Lemma: Let $\Delta ABC$ be a triangle, let $H$ be its orthocenter, let $O$ be the center of the circumscribed circle, and we denote this circle by $(O)$ or $(ABC)$.

On the line $BH$ we consider the following points: $G$, its intersection with $AC$; $D^*$, its intersection with the circumcircle $(O)$; and $P^*$, the reflection of $B$ with respect to $G$, i.e. $BG=GP^*$. On the line $CH$ we consider $E$, its intersection with $AB$.

Then the line $AP^*$, the line $CD^*$, and the parallel to the line $BHGD^*P^* $ through $E$ intersect in a point, $X^*$. In other words, the reflection w.r.t. line $AGC$ maps the points $B,E,H$ respectively in $P^*,X^*, D^*$.

In particular, the trapezoid $AEX^*P^*$ is isosceles, thus cyclic.

The four points $B,F,D^*,X^*$ are on a circle.

Proof of the lemma: We have $$ \widehat{HCA}=\frac \pi2-\hat A= \widehat{HBA}= \widehat{D^*BA}= \widehat{D^*CA}\ . $$ The points $B,H$ are thus reflected in $D^*,P^*$, and since $A,C$ are invariated by the reflection, the intersection $E=AB\cap CF$ is reflected in $X^*=AP^*\cap CD^*$. Then $EX^*$ is perpendicular on the axis of reflection, as $AP^*$ is, too, so $EX^*\|AP^*$. To see $BFD^*X^*$ cyclic, we test if there is a same power of $C$ with respect $B,F$, and with respect to $X^*,D^*$, and indeed $$ CF\cdot CB=CH\cdot CE=CD^*\cdot CX^*\ . $$ $\square$

Now we place the OP in the foreground, and restate and show, recalling and enriching the data of the problem:

Let $\Delta ABC$ be a triangle with orthocenter $H$. The heights of this triangle are (denoted in a slightly unusual manner) $AF$, $BG$, $CE$, with $E,F,G$ on the sides of the triangle. Let $D$ be the point of intersection $EF\cap BH$. Let $P$ be the mid point of the segment $BH$. Let $X$ be the intersection $AP\cap CD$. Let $Z$ be the intersection $CP\cap AD$.

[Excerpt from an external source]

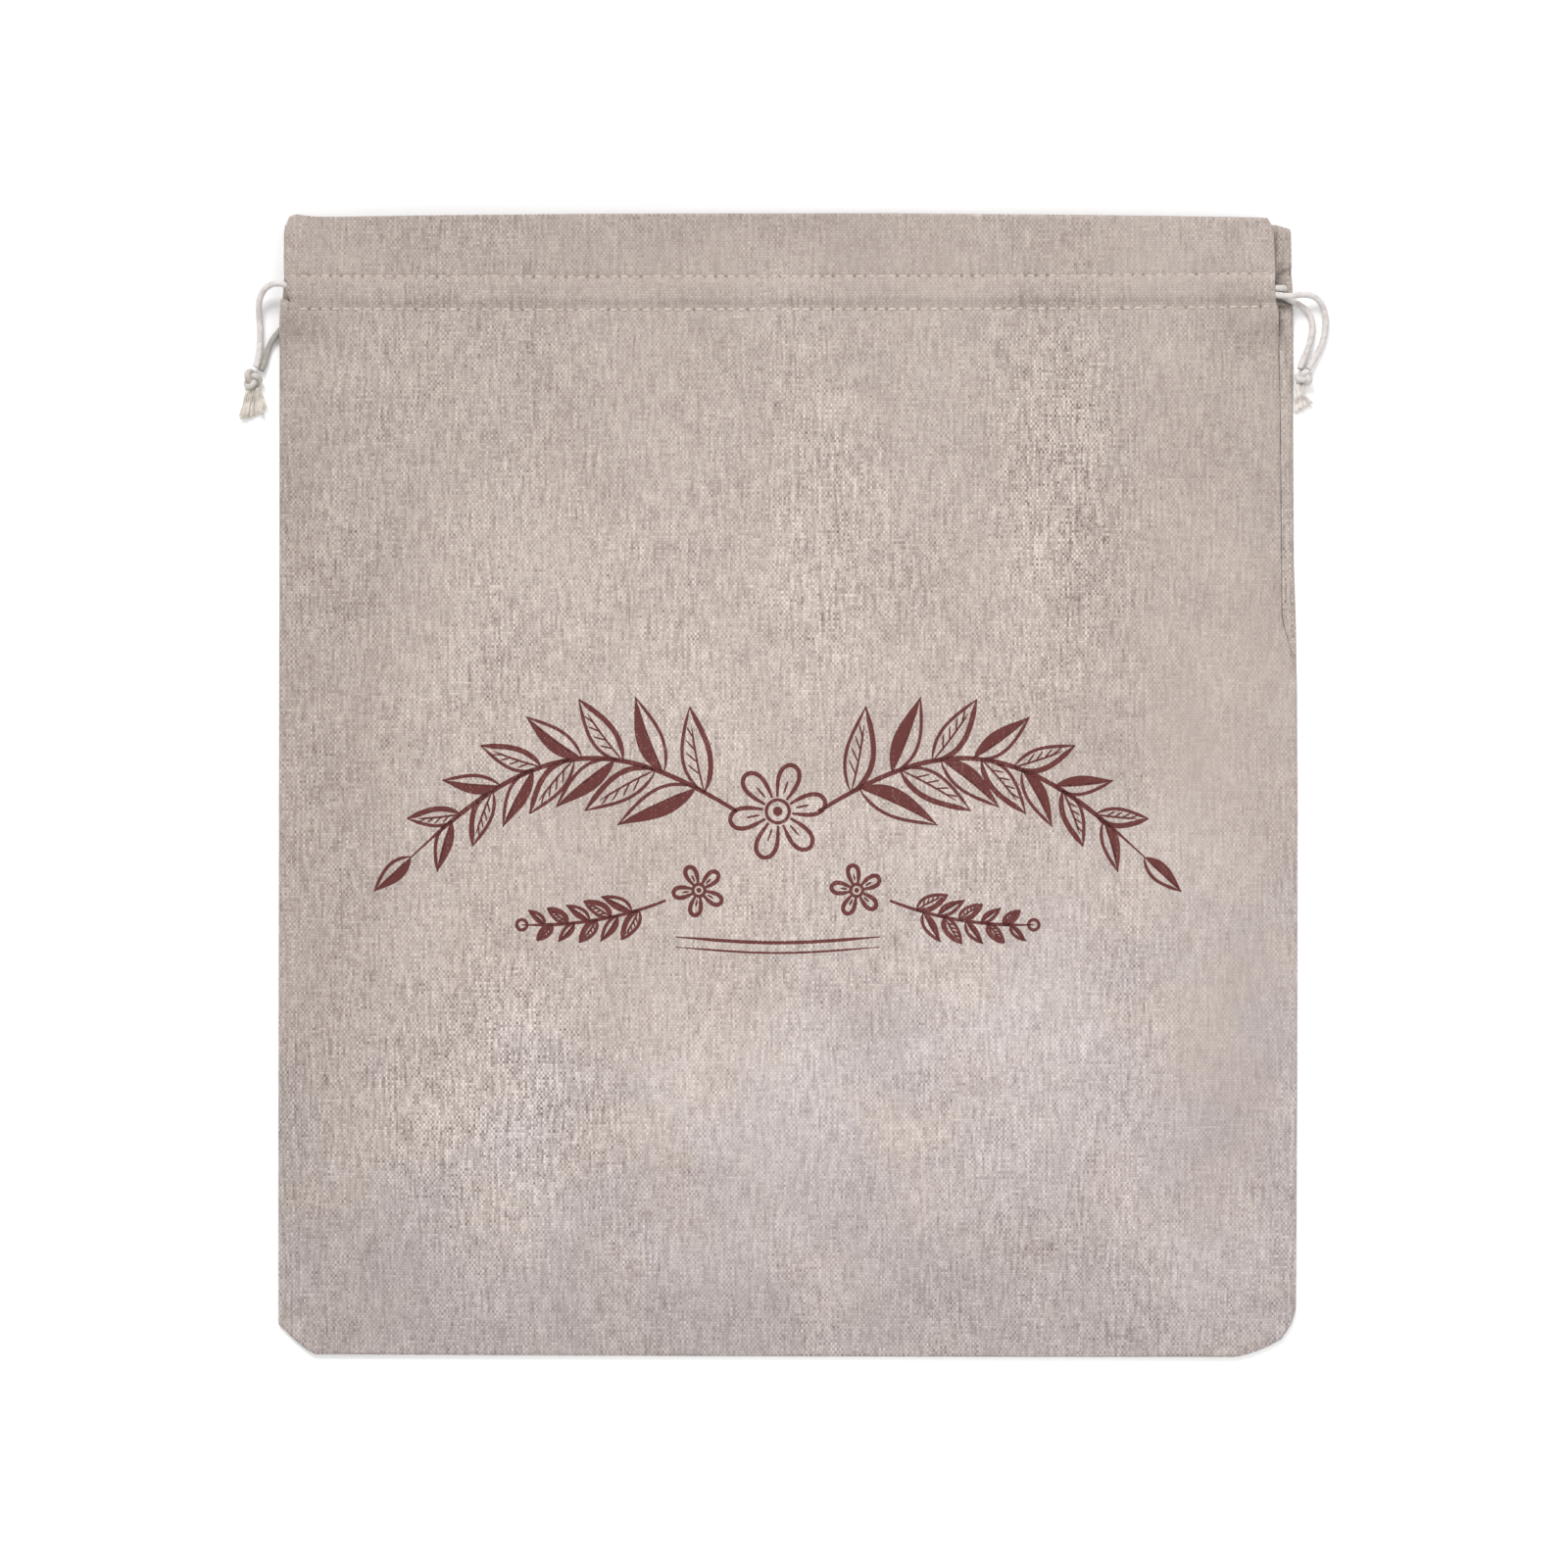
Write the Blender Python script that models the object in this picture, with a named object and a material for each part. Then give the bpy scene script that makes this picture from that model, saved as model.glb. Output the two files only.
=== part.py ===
"""Linen bread bag, lying face up on its back.

Two cloth panels are sewn together at the sides and the bottom. Each has a doubled heading with a
stitched channel, and two knotted drawstrings run through both channels. X is the width, +Y runs
to the mouth, and +Z is up from the surface that the bag lies on.
"""

import math

import bmesh
import bpy
import numpy as np
from mathutils import Matrix, Vector

# Cloth and cord, in metres like every length here
CLOTH = 0.0011
GAP = 0.0003
CORD = 0.0025
CORD_RADIUS = CORD / 2

# Drawstring channel: its two stitch rows, the hem's edge below them and the lanes of its two cords
ROW_LOW = 0.1882
ROW_HIGH = 0.2012
HEM_EDGE = 0.1850
HEM_STEP = 0.0004
TUNNEL = CORD + 2 * GAP
LANE_UPPER = 0.1962
LANE_LOWER = 0.1930
CHANNEL_TILT = 0.0025
CHANNEL_SAG = 0.0011
RIDGE = 2 * CLOTH + TUNNEL

# Heights of the front panel's outer face above the surface
RIM_TOP = 2 * CLOTH + GAP
MOUTH_GAP = 0.0050
CHANNEL_EDGE_TOP = 2 * RIDGE + GAP - TUNNEL / 2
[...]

We also introduce the inversion denoted by a star, $W\to W^*$, centered in $B$ and with power $$ BE\cdot BA=BH\cdot BG=BF\cdot BC\ . $$ Then we have the following:

• (1) $A=E^*$, $E=A^*$; $G=H^*$, $H=G^*$; $F=C^*$, $C=F^*$.

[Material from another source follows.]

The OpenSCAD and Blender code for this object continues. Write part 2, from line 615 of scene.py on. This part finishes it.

• (2) $D^*$ (the image of $D$ by this inversion) is the intersection of the line $BHG$ with the circumcircle $(ABC)$.

• (3) $P^*$ is the symmetric point of $B$ w.r.t. $G$. (Because of $2BP=BH$, and $H^*=G$.)

• (4) $X^*$ is the intersection point of $BX$, $AP^*$, $CD^*$, and the circle $(BXP^*)$. Moreover, $CX^*\perp AX^*$.

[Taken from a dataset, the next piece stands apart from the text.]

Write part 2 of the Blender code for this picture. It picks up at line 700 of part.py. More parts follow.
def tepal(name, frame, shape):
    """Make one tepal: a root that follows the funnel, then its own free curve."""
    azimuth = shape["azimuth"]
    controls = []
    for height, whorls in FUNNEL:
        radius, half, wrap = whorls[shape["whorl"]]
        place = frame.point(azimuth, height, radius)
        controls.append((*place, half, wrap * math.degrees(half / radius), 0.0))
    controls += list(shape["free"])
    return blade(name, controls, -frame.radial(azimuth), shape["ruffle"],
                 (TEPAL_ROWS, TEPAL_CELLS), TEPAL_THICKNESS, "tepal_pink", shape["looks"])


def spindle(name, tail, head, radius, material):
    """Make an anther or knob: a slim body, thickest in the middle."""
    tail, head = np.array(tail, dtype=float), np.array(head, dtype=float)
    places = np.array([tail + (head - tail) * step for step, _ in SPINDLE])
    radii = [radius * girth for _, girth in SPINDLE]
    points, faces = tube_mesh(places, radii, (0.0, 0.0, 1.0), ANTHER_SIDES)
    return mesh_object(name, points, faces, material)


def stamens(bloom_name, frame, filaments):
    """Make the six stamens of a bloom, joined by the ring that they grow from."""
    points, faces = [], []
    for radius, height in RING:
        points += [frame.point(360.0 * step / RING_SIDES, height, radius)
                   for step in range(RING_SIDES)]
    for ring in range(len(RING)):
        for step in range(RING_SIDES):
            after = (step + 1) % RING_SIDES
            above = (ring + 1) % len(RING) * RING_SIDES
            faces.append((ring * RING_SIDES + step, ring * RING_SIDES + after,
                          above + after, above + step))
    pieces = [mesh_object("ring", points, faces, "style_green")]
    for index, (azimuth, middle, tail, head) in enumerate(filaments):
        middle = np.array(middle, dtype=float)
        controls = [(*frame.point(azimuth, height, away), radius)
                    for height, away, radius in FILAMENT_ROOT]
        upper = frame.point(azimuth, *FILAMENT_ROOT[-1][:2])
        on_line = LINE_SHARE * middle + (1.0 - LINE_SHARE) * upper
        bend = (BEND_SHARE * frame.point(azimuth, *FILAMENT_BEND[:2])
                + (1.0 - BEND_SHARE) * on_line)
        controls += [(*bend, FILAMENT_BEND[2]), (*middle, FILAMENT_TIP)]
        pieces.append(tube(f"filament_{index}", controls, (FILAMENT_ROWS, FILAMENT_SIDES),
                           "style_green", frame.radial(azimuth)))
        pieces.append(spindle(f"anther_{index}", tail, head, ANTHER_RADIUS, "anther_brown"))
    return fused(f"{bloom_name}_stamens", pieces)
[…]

• (5) The quadrilaterals $(BXDF)=(\infty X^*D^*C)^*$, $(BPXE=\infty P^*X^*A)^*$ are cyclic.

• (6) The angles in $X,Z$ in the quadrilateral $XPZD$ are right angles.

• (7) Let $Y$ be the symmetric point of $D$ w.r.t. to the point reflection in $G$, then $APCY$ is cyclic.

Proof: The above points were collected for an easy structure of the proof. Most of them are clear when stated, we will only touch the hard points. Note that the inversion is well defined, since the power of $B$ w.r.t. the circles $GHEA$, $GHFC$ give the equality $BE\cdot BA=BH\cdot BG=BF\cdot BC$. Now (1), (2), (3) are immediate.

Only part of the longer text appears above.